Dans ce petit café du quartier italien de Montréal, le son ambiant est soudainement monté d’un cran. Il y a un match à la télévision. Cela aurait pu être inconfortable. Tout ce bruit qui empêche de bien entendre. Mais étrangement, la voix de Marjolaine me parvient, son rire aussi. Je sais que face à moi, elle capte tout un tas de sensations et de vibrations qui m’échappent. Je sais pour l’avoir vécu lors d’une séance de méditation qu’elle guidait, que sa voix et son attention peuvent être de doux guides pour, soi-même, trouver une voie, un espace qui fait du bien. J’ai envie de la rejoindre là où elle officie, sur ces terres où elle propose de cheminer pour que chacun ose libérer ce qui sommeille ou tremble en lui. Une voix libre, une voix pleine, une voix à sa place, cela doit être si puissant. Les expériences de Marjolaine me semblent être comme autant de cartes pour guider les autres.
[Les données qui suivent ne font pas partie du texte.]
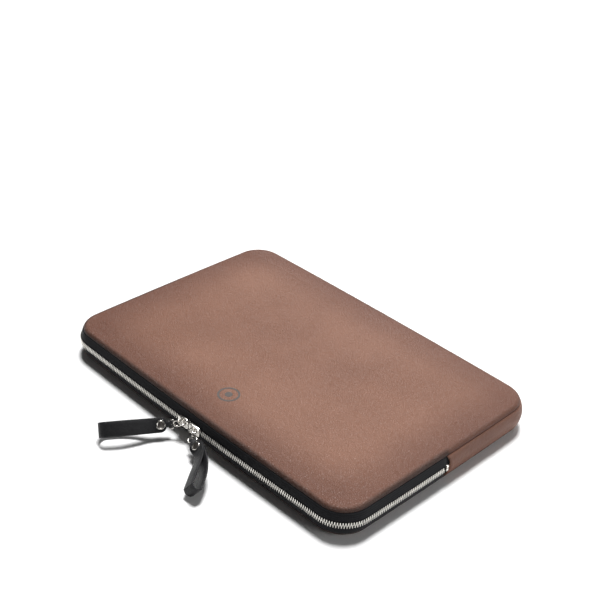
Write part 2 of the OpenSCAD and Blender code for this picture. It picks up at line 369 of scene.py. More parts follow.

Mais je me trompe sans doute ; Marjolaine n’est pas là pour montrer un chemin, elle est là pour que chacun, chacune trouve le sien. Pour qu’en lui, en elle, se dessine tranquillement une trace heureuse, grande ouverte. Vibrante.
Marjolaine est une arpenteuse, il me semble. Une femme qui avance sans savoir et qui ainsi, nous montre que nous aussi, nous pouvons trouver notre voie. Elle avance, pose des jalons comme des petits drapeaux pour délimiter un espace. Je m’imagine la suivre, définir mon espace à moi sur Terre et y prendre toute ma place.